In this post, we explore how to create a simple serverless architecture using AWS Lambda, Amazon Athena, and QuickSight to establish column level lineage.
Solution Overview
This solution uses QuickSight along with following AWS services to prepare data for analysis.
- AWS Lambda – A serverless, event-driven compute service that lets you run code for virtually any type of application or backend service without provisioning or managing servers. You can trigger Lambda from over 200 AWS services and software as a service (SaaS) applications, and only pay for what you use.
- Amazon Simple Storage Service (Amazon S3) – An object storage service that offers industry-leading scalability, data availability, security, and performance.
- AWS Glue Data Catalog –A centralized repository that stores metadata about your organization’s datasets. It acts as an index to the location, schema, and runtime metrics of your data sources. The metadata is stored in metadata tables, where each table represents a single data store.
- Amazon Athena – A serverless, interactive analytics service built on open source frameworks that supports open-table and file formats. Athena provides a simplified, flexible way to analyze petabytes of data where it lives.
The following architecture diagram has four main steps, but when we examine it, these steps can be related to a standard extract, transform, load (ETL) process. In your use case, if you want to replace any of these services with similar functionality, that is absolutely possible.
- Invoke QuickSight APIs – The Lambda function invokes API calls to request information for all assets in the QuickSight account without filtering. APIs invoked are
describe-analysis-definition
,describe-data-set
, anddescribe-dashboard-definition
to extract details of analyses, datasets, and dashboards in JSON format. - Write response as .csv – After extracting QuickSight analysis, dataset, and dashboard details in JSON format, Lambda functions extract required fields, such as
ColumnIdentifier
andDatasetIdentifier
, from these JSON objects and parse them into .csv format. These .csv files are then stored in an S3 bucket in separate folders namedanalyses_details
,datasets_details
, anddashboards_details
. - Create tables from .csv – Once the .csv files are stored in the S3 bucket, the next step involves creating AWS Glue Data Catalog tables that point to the .csv files. These tables are created through data definition language (DDL) statements using Athena.
- Create a consolidated view – Finally, a consolidated Athena view is created. This view joins all three tables together and includes logic to define column usage in QuickSight. It has multiple common table expressions (CTEs) to create a column-level lineage view for QuickSight.
Prerequisites
Before proceeding with this walkthrough, make sure you have the following:
- AWS Account – An active AWS account is required. If you don’t have one yet, you can sign up on the AWS console.

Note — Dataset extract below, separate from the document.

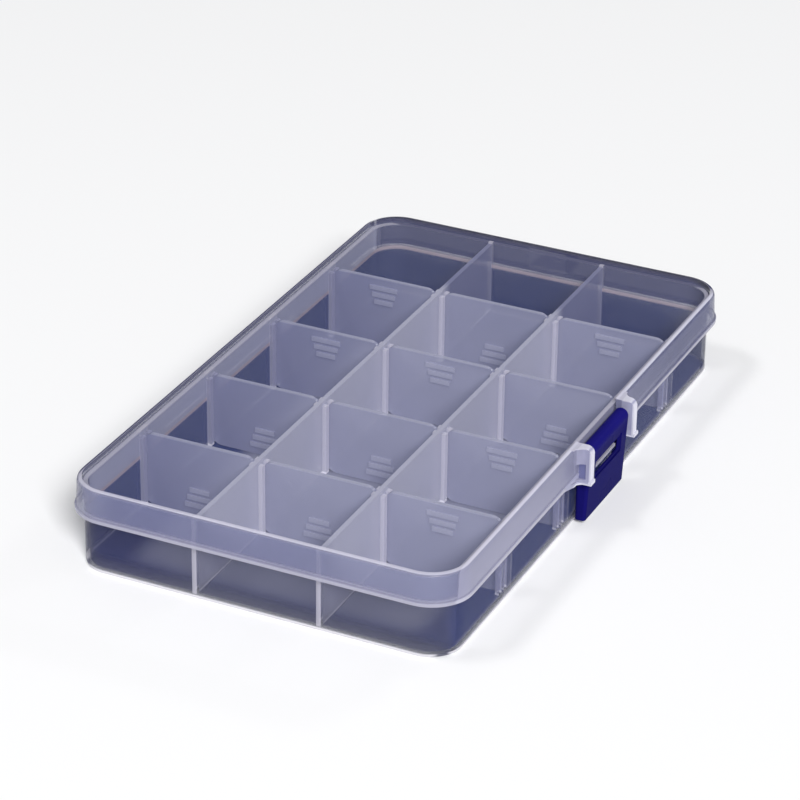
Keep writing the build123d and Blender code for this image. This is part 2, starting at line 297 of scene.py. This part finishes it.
divider_finish, start = new_finish("divider_plastic")
place, x, y, z = moulded_place(start)
flow, bump = moulded_skin(start, place)
edge_on = seen_edge_on(start)
top_edge = z.rise(divider_top - 0.4 * mm, divider_top - 0.1 * mm)
grip = from_nearest_row(abs(y)).rise(plate_face + 0.05 * mm, plate_face + 0.25 * mm)

# Painted shade: the plates on the hinge side are darker.
frost_shaded_by_hinge = (0.33, 0.34, 0.52, 1)
frost = (0.44, 0.45, 0.61, 1)
# Painted highlight on the top edge and the grip bars.
frost_highlight = (0.68, 0.68, 0.80, 1)
colour = tinted(
    start,
    frost_shaded_by_hinge,
    (x.rise(-46.0 * mm, -14.0 * mm), frost),
    ((top_edge * 0.4 + grip * 0.3).at_most(1.0), frost_highlight),
)
opacity = edge_on * 0.20 + top_edge * 0.10 + grip * 0.08 + 0.50
clear_plastic(start, colour, opacity, flow * 0.08 + 0.16, bump)
dividers = [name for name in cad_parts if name.startswith("divider_")]
dress(dividers, divider_finish)

# ---- Lid panel ---------------------------------------------------------------------------------
# The lid's flat top in clear polypropylene, hardly seen over the tray. It is one moulding with the
# skirt, so nothing shows where their faces meet inside the plastic.
panel_finish, start = new_finish("lid_panel_plastic")
place, *_ = moulded_place(start)
flow, bump = moulded_skin(start, place)
edge_on = seen_edge_on(start)
facing = start.node("ShaderNodeTexCoord", out="Normal")
facing_up = start.node("ShaderNodeSeparateXYZ", values={"Vector": facing}, out="Z")
top_or_underside = abs(facing_up).rise(0.3, 0.7)

clear_tint = (0.10, 0.12, 0.24, 1)
clear_tint_in_flow = (0.12, 0.14, 0.26, 1)
colour = tinted(start, clear_tint, (flow.rise(0.3, 0.7), clear_tint_in_flow))
opacity = (edge_on * 0.10 + 0.04) * top_or_underside
clear_plastic(start, colour, opacity, flow * 0.05 + 0.10, bump)
dress(["lid_panel"], panel_finish)

# ---- Lid skirt ---------------------------------------------------------------------------------
# The lid's side walls under a rolled upper edge, with a bead round their foot, four hinge hooks on
# the long side away from the latch, a hanging tab, and two ears that carry the latch.
bend_x = 41.5 * mm  # the lid's corners are rounded about (bend_x, bend_y)
bend_y = 77.5 * mm
panel_bend = 8.75 * mm
panel_underside = 22.2 * mm
lid_top = 23.5 * mm
skirt_inside_x = 50.4 * mm
skirt_inside_y = 86.4 * mm
skirt_outside_x = 51.9 * mm
lid_end_y = 87.5 * mm
tab_half_width = 5.5 * mm
ear_front_x = 55.4 * mm
ear_outside_y = 15.0 * mm
ear_bottom = 13.4 * mm
ear_top = 23.3 * mm
apron_end_y = 24.0 * mm

skirt_finish, start = new_finish("lid_skirt_plastic")
place, x, y, z = moulded_place(start)
flow, bump = moulded_skin(start, place)
edge_on = seen_edge_on(start)
across, along = abs(x), abs(y)

# How far out a place is from the panel's edge, round the corners too. The faces where the panel
# and the skirt meet are left fully clear.
past_bend_x = (across - bend_x).at_least(0)
past_bend_y = (along - bend_y).at_least(0)
from_panel = (past_bend_x**2 + past_bend_y**2) ** 0.5 - panel_bend
beside_panel = z.rise(panel_underside - 0.05 * mm, panel_underside)
meeting = from_panel.fall(0.04 * mm, 0.09 * mm) * beside_panel

# The sides, each in its own tone of painted light and shade, and the rolled edge and bead that run round
# them, with a painted highlight on the bead and the near rolled edge and painted shade on the far rolled
# edge.
beside_latch = along.fall(apron_end_y - 2.0 * mm, apron_end_y)
ears = x.rise(skirt_outside_x, skirt_outside_x + 0.3 * mm) * beside_latch
tab = y.rise(lid_end_y + 1.1 * mm, lid_end_y + 1.4 * mm)
back_bend = from_panel.rise(0.10 * mm, 0.20 * mm) * y.rise(81.5 * mm, 83.0 * mm)
hinge_side = x.fall(-skirt_inside_x - 0.2 * mm, -skirt_inside_x + 0.2 * mm)
latch_side = x.rise(skirt_inside_x - 0.1 * mm, skirt_inside_x + 0.3 * mm)
far_side = (y.rise(skirt_inside_y - 0.2 * mm, skirt_inside_y + 0.2 * mm) | back_bend) * (1 - tab)
tab_behind = far_side * across.fall(tab_half_width - 0.7 * mm, tab_half_width + 0.7 * mm)
near_sides = (1 - far_side) * (1 - hinge_side)
near_roll_highlight = z.rise(lid_top - 0.45 * mm, lid_top - 0.2 * mm) * (1 - ears) * near_sides
hinge_edge = x.fall(-skirt_inside_x - 0.2 * mm, -skirt_inside_x)
far_edge = y.rise(skirt_inside_y, skirt_inside_y + 0.1 * mm)
far_roll_shade = z.rise(lid_top - 2.6 * mm, lid_top - 2.1 * mm) * (hinge_edge | far_edge | back_bend)
far_roll_outside_shade = far_roll_shade * x.fall(-skirt_inside_x - 0.8 * mm, -skirt_inside_x - 0.5 * mm)
bead = z.fall(skirt_foot + 0.7 * mm, skirt_foot + 1.1 * mm) * (1 - ears) * (1 - tab)

# Each ear has a shallow pocket in its outer side, with painted shade at its back, and its rounded edges
# carry a painted highlight.
within_ear = along.rise(ear_outside_y - 0.8 * mm, ear_outside_y - 0.6 * mm)
below_ear_side = along.fall(ear_outside_y - 0.3 * mm, ear_outside_y - 0.05 * mm)
over_pocket_foot = z.rise(ear_bottom + 1.0 * mm, ear_bottom + 1.3 * mm)
under_pocket_top = z.fall(ear_bottom + 5.5 * mm, ear_bottom + 5.7 * mm)
pocket = ears * within_ear * below_ear_side * over_pocket_foot * under_pocket_top
pocket_back = pocket * x.fall(ear_front_x - 1.4 * mm, ear_front_x - 1.1 * mm)
ear_crown = z.rise(ear_top - 0.4 * mm, ear_top - 0.1 * mm)
ear_foot = z.fall(ear_bottom + 0.3 * mm, ear_bottom + 0.6 * mm)
ear_front = x.rise(ear_front_x - 0.6 * mm, ear_front_x - 0.2 * mm)
ear_rim_highlight = ears * (ear_front | ear_crown | ear_foot)

# Painted light and shade: the same plastic is lighter at the front corners and towards the front of the
# latch side, and darker in the front middle, on the hinge side, the far side and the latch side.
front_left_lit = (0.29, 0.30, 0.45, 1)
front_middle_shaded = (0.21, 0.22, 0.37, 1)
front_right_lit = (0.26, 0.27, 0.42, 1)
hinge_side_shade_tint = (0.22, 0.225, 0.36, 1)
far_side_shade_tint = (0.12, 0.125, 0.23, 1)
tab_painted_see_through_tint = (0.60, 0.60, 0.72, 1)
latch_side_shade_tint = (0.12, 0.13, 0.25, 1)
latch_side_front_lit = (0.38, 0.38, 0.52, 1)
fitting_tint = (0.44, 0.44, 0.61, 1)
# Painted shade at the back of the ear pocket.
pocket_shade_tint = (0.16, 0.17, 0.36, 1)
# Painted highlight on the ear rims.
ear_rim_highlight_tint = (0.80, 0.79, 0.88, 1)
# Painted highlights on the bead and the near rolled edge.
bead_highlight_tint = (0.50, 0.49, 0.58, 1)
near_roll_highlight_tint = (0.58, 0.57, 0.69, 1)
# Painted shade: a dark line along the far rolled edges.
far_roll_shade_tint = (0.045, 0.045, 0.12, 1)
far_roll_outside_shade_tint = (0.17, 0.17, 0.28, 1)
colour = tinted(
    start,
    front_left_lit,
    (x.rise(-46 * mm, -36 * mm), front_middle_shaded),
    (x.rise(8 * mm, 30 * mm), front_right_lit),
    (hinge_side, hinge_side_shade_tint),
    (far_side, far_side_shade_tint),
    # A pale patch of painted light is put on the side that the hanging tab stands on, in place of the tab
    # seen through it.
    (tab_behind, tab_painted_see_through_tint),
    (latch_side, latch_side_shade_tint),
    (latch_side * y.fall(-60 * mm, 60 * mm), latch_side_front_lit),
    (ears | tab, fitting_tint),
    (pocket_back, pocket_shade_tint),
    (ear_rim_highlight * 0.8, ear_rim_highlight_tint),
    (bead * 0.8, bead_highlight_tint),
    (near_roll_highlight, near_roll_highlight_tint),
    (far_roll_shade, far_roll_shade_tint),
    (far_roll_outside_shade, far_roll_outside_shade_tint),
)
side_cover = (hinge_side + far_side + latch_side).at_most(1.0) * 0.19
roll_cover = bead * 0.22 + near_roll_highlight * 0.25 + far_roll_shade * 0.45
fitting_cover = tab * 0.25 - ears * 0.15 + (pocket + ear_rim_highlight) * 0.15
edge_cover = edge_on * (ears * 0.45 + 0.10)
opacity = (side_cover + roll_cover + fitting_cover + edge_cover + 0.38) * (1 - meeting)
clear_plastic(start, colour, opacity, flow * 0.05 + 0.14 + far_roll_shade * 0.6, bump, shine=0.2)
dress(["lid_skirt"], skirt_finish)

# ---- Latch -------------------------------------------------------------------------------------
# An opaque blue snap latch, moulded in one with the barrel that turns between the lid's ears. Its
# skin is dull, so that the blue stays deep.
barrel_z = 19.7 * mm

latch_finish, start = new_finish("latch_plastic")
place, *_, z = moulded_place(start)
flow, bump = moulded_skin(start, place, ripple=0.006 * mm, scale=120)
# The blue varies at random with the flow and is painted lighter on the barrel's crest, a painted
# highlight.
crest_highlight = z.rise(barrel_z - 2.2 * mm, barrel_z + 1.3 * mm)

deep_blue = (0.006, 0.005, 0.085, 1)
crest_highlight_blue = (0.011, 0.009, 0.155, 1)
latch_shader = start.node(
    "ShaderNodeBsdfPrincipled",
    values={
        "Base Color": tinted(start, deep_blue, (flow * 0.4 + crest_highlight * 0.6, crest_highlight_blue)),
        "Roughness": flow * 0.08 + 0.24,
        "Specular IOR Level": 0.004,
        "Normal": bump,
    },
)
start.node("ShaderNodeOutputMaterial", values={"Surface": latch_shader})
dress(["latch"], latch_finish)

# ---- Table and studio --------------------------------------------------------------------------
# A plain pale table runs out past the view. A large softbox hangs high in front on the latch side,
# two faint strips over the front left and behind draw the edges, and the room is dim and even.
reach = 4.0
table = bpy.data.objects.new("table", bpy.data.meshes.new("table"))
table.data.from_pydata(
    [(-reach, -reach, 0), (reach, -reach, 0), (reach, reach, 0), (-reach, reach, 0)],
    [],
    [(0, 1, 2, 3)],
)
bpy.context.scene.collection.objects.link(table)
table_finish, start = new_finish("table")
surface = start.node(
    "ShaderNodeBsdfPrincipled",
    values={"Base Color": (0.95, 0.95, 0.955, 1), "Roughness": 0.8, "Specular IOR Level": 0.1},
)
start.node("ShaderNodeOutputMaterial", values={"Surface": surface})
table.data.materials.append(table_finish)


def lamp(name, place, size, watts):
    """A rectangular lamp that is turned towards the box."""
    made = bpy.data.objects.new(name, bpy.data.lights.new(name, "AREA"))
    made.data.shape = "RECTANGLE"
    made.data.size, made.data.size_y = size
    made.data.energy = watts
    made.location = place
    made.rotation_euler = (-Vector(place)).to_track_quat("-Z", "Y").to_euler()
    bpy.context.scene.collection.objects.link(made)


lamp("key_softbox", place=(3.0, -4.0, 3.6), size=(1.9, 1.6), watts=425)
lamp("front_edge_strip", place=(-1.2, -0.9, 2.6), size=(0.7, 0.35), watts=14)
lamp("side_edge_strip", place=(1.05, 2.4, 1.45), size=(0.6, 0.15), watts=5)

studio = bpy.data.worlds.new("studio")
bpy.context.scene.world = studio
studio.use_nodes = True
room = studio.node_tree.nodes["Background"]
room.inputs["Color"].default_value = (0.97, 0.98, 1.0, 1)
room.inputs["Strength"].default_value = 0.22

bpy.context.scene.view_settings.view_transform = "Standard"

- QuickSight subscription – Obtain a subscription to QuickSight
- AWS CLI Installation – Install the AWS Command Line Interface (AWS CLI) by following these instructions
- Terraform installation – Make sure Terraform is installed on your local machine. You can install by following these instructions
- AWS Identity and Access Management (IAM) permissions – Make sure you have the necessary IAM permissions required to create AWS resources using Terraform
Optionally, you may also want to consider:
- Makefile – Having the make command available is not mandatory, but it is recommended. The target commands within the provided Makefile can be executed independently
- Checkov – Install Checkov to analyze your Terraform configurations for security and compliance issues. Use the following command to install Checkov using pip:
$ pip install checkov
Deployment
To simplify setting up the prerequisites, we have enabled deployment using Terraform. The resources being deployed are:
- AWS Lambda functions:
- AWS Lambda layer for
utils
- AWS Glue database
- AWS Glue catalog tables:
- Dashboard details
- Analysis details
- Dataset details
- S3 bucket for storing Lambda results
- Necessary Lambda execution IAM roles
Clone the GitHub repository
Clone the GitHub repository to your local machine. This repository contains all the code needed for the walkthrough. Use the following command to clone the repository.
$ git clone git@github.com:aws-samples/column-level-lineage-for-amazon-quicksight.git
Terraform deployment
Navigate to the infrastructure directory to initialize and deploy the AWS resources using the following Terraform initialization:
$ cd infrastructure
To use the makefile provided in the repository:
- Terraform Initialize
$ make init
- Terraform Plan
$ make plan
- Terraform Apply
$ make apply
To initialize and deploy without using the provided makefile:
- Terraform Initialize
$ terraform init
- Terraform Plan
$ terraform plan
- Terraform Apply
$ terraform apply
Create query in Athena
- In the Athena console, choose Query editor.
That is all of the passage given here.